El aroma de esta primavera recién
estrenada se instala en cada rincón de la casa. Sigiloso se desliza escaleras
arriba hasta colarse por entre las sábanas -todavía afelpadas- y acomodarse en
el lecho ocupado por las últimas escenas ensoñadas.
Tan pronto se echan los pies al suelo
se adivinan los rayos del sol que, tímidamente, buscan su lugar en la terraza,
junto a los rosales y el galán de noche. Ahí permanecerán hasta bien entrada la
tarde, cuando, con la misma timidez, se despidan y vayan en busca de las altas
cumbres de la sierra por donde comenzar su lenta escapada.
Yo, puesta en pie, ya avanzo hacia mi
quehacer diario. Las habitaciones todavía duermen y procuro no importunarlas.
Lo haré más tarde, cuando la mesa esté puesta con los desayunos y el primer
noticiario de la mañana me salude desde la pequeña pantalla. Hoy no habrá
clase, ni mañana tampoco. Son las vacaciones de Semana Santa y los colegios
descansan por unos días. En las calles se nota. No hay prisas ni largas colas
en el turno de la panadería. En las ciudades costeras se preparan para recibir
a los turistas de interior y en las de interior para recibir a los de la costa.

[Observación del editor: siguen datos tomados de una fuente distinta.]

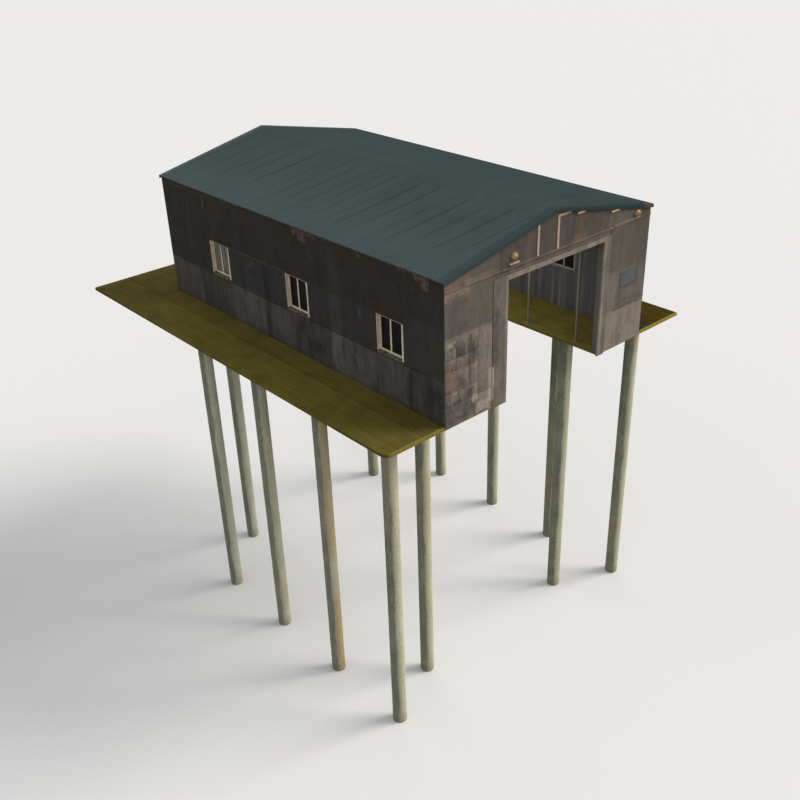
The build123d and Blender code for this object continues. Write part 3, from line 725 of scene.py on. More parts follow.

Así andamos… Los que hemos nacido a pie de playa esperamos estos días de asueto
para poder disfrutar de la tranquilidad de la montaña. Para ese fin disponemos
de magníficas casas rurales en las que poder descansar a la llegada de la
tarde, cuando cansados de recorrer alguna de las rutas de senderismo nos
dejemos caer exhaustos, pero satisfechos, sobre la cama, dispuestos al momento
para ese baño relajante que nos anticipa la cena en el porche o, tal vez, si la
temperatura lo aconseja, junto al fuego de leña degustando quizá unas sabrosas
chuletas con sabor a monte.
Distinto será para quienes en busca
del mar se hayan acercado hasta la costa. Algunos, previo pago de un módico
alquiler pactado con la inmobiliaria de turno, se deleitarán avistando desde su
mirador en uno de los pisos superiores la magnificencia de un mar en calma, invadido si la casualidad lo permite por algún coqueto velero traviesamente
escabullido de su amarre en el puerto. Algunas familias, compuestas por lo
general de cuatro o cinco miembros, llegarán hasta estos apartamentos a pie de
playa con sus invitados a cuestas, contribuyendo eso sí, a sufragar una parte
del arriendo. Total… por el mismo precio donde cabe una familia igualmente
caben dos. No importa acabar durmiendo en colchonetas en el suelo o
aprovechando al máximo los poco más de cincuenta metros cuadrados del inmueble,
colocando sofás cama allí donde antes había una mesita graciosa con su mantel
de crepé y su ramillete de flores secas. Es el turismo de playa, el que
abarrota las terrazas y los mercados de fin de semana.
Yo, sin embargo, al igual que muchos de
mis vecinos, permanezco en el lugar de siempre; de nuevo escucho los ecos de
los tambores turolenses, esos que nos indican que existen pueblos que se dejan
ver una vez al año y poco más. Si el tiempo lo hace bueno, cuando llegue la
tarde, me acercaré hasta la huerta
vecina y tomaré asiento al pie de un frondoso naranjero, respiraré sus aromas y
entornaré los ojos satisfecha. Esperaré a que llegue el ocaso y volveré a casa
con paso tranquilo, deleitándome con los últimos rayos del sol y recordando
antiguas semanas de pascua, cuando, llegado el domingo de Resurrección, los
colores invadían de nuevo las calles y la música se podía escuchar otra vez a
través de las ventanas entreabiertas de las casas. Los días de duelo habían
pasado y la carne volvía, aunque tímidamente en los hogares más humildes, a
formar parte de los ingredientes del sustento habitual, dejando el bacalao y
los potajes de legumbres para otras ocasiones de ayuno religioso.